The post-interval big guns follow Phil's example, delivering an acoustic old fave before jamming with the back-up band on a couple more. Knopfler and his Gibson noodle elegantly before boogying through 'Money For Nothing' supported by Eric Clapton (Fender) and Sting (asthma inhaler). Sting delivers a lovely cameo version of 'Message In A Bottle', almost dissolving it in jazzy dischords, and Elton John, the whiff of Abbey incense still clinging to him, hammers out 'Your Song' and arches that eyebrow through 'Live Like Horses',
whose equine symbolism quickly gallops into absurdity. Clapton picks daintily through 'Layla' with Knopfler at his side before wading deep and dark into electric blues.

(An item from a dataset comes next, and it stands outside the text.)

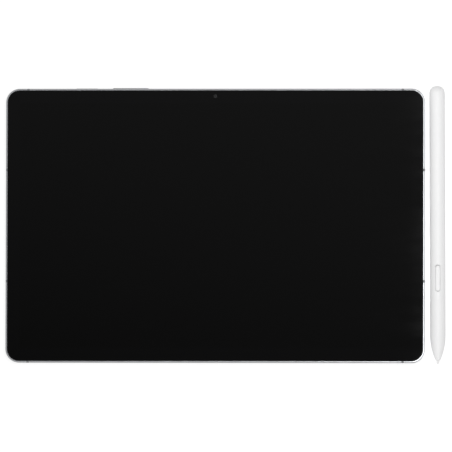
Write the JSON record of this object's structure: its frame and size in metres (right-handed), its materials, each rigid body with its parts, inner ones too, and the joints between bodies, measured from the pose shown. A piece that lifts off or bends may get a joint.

Finally Paul McCartney bounds on, impossibly boyish at 55, to strum through 'Yesterday' and lead a full-orchestra and choir version of 'Golden Slumbers', in which he even switches from piano to guitar to blast out those famous power chords. As Sir George waves in thunderous cellos and clashing cymbals, Clapton and Knopfler widdly diddle, Collins slams skins, Elton plonks solemnly and Sting just looks cool singing back-up. Suddenly it becomes clear that this is everyone's dream moment - they're in The Beatles, however briefly. Afterwards the rest of us get to join too, na-na-na-ing away on 'Hey Jude'.
Better than All Around The World, better than Live Aid.